Despite myself, I continued with my decision to perform my poem. On January 9, 2018, I waited in line at Da Poetry Lounge, the biggest open mic event in Los Angeles, and signed up to perform. I had my friends there to support me and cheer me on, which temporarily helped my anxiety.  

When they called my name, I was so nervous I thought I was I was going to puke. The place was unbelievably crowded that people had to sit on the stage. I took a deep breath and began to recite… 

Then, 2 minutes later, I was finished. The crowd applauded. I thought to myself: this is it? To be honest, it was pretty anti-climatic. This is what my thoughts prolonged me to do for several years?!

But in that 2 minutes, I had grown so much as a writer than I did prior when I was just vomiting words in my high school journal, or even in my college classes studying Chaucer and Shakespeare. 

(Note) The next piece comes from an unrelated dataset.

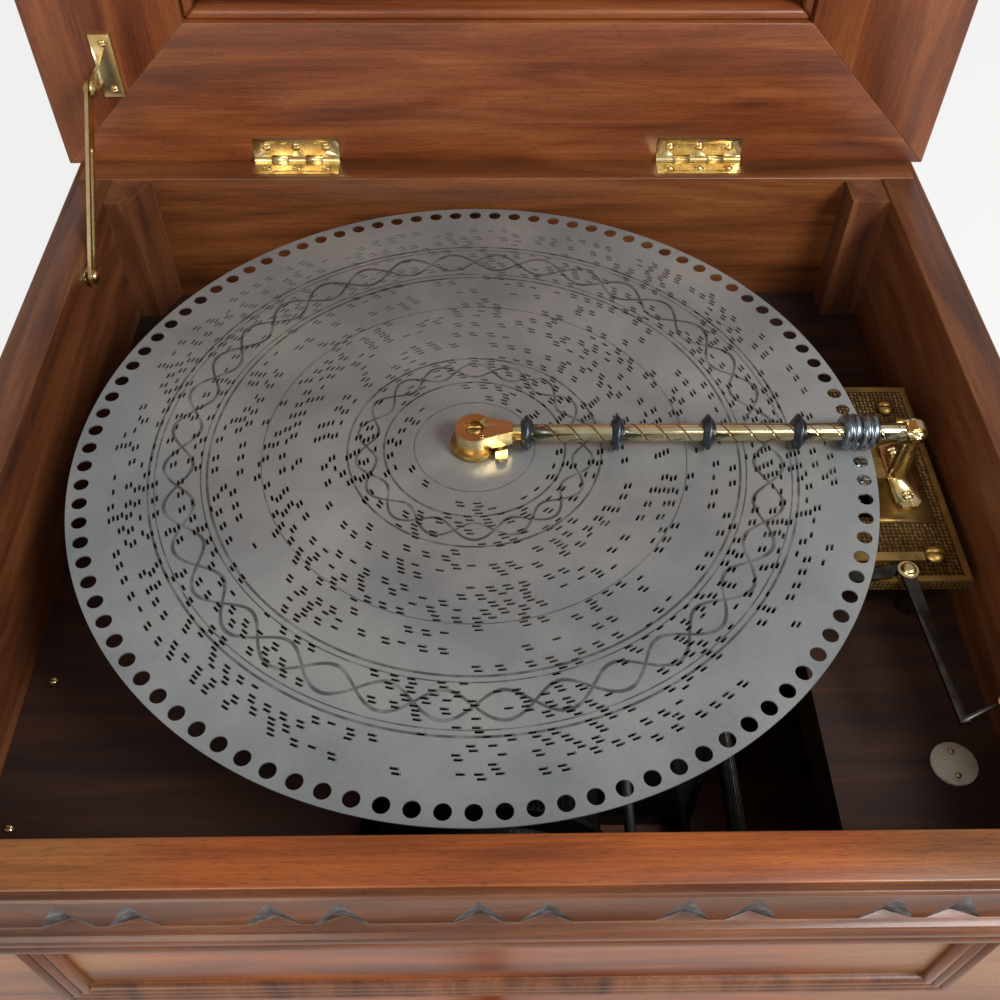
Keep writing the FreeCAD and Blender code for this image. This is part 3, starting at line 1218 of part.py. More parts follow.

After that 2-minute performance, I started writing poems that were intended to be performed. I wrote poems that were more conscious of the breath, that had patterns of speech which made it easier to memorize. I wrote poems with more simple language so that the audience could understand quicker. After that 2-minute performance, I built the confidence to do it again. 

It’s been almost two years and I’ve been performing spoken word at various events across LA. I’m still learning. I’m still overcoming challenges and my own insecurities, but I’m improving. It was the best decision I made because it pushed me to step outside of my comfort zone and write from a different angle. The more ways you can expand your writing, the better of a writer you’ll be!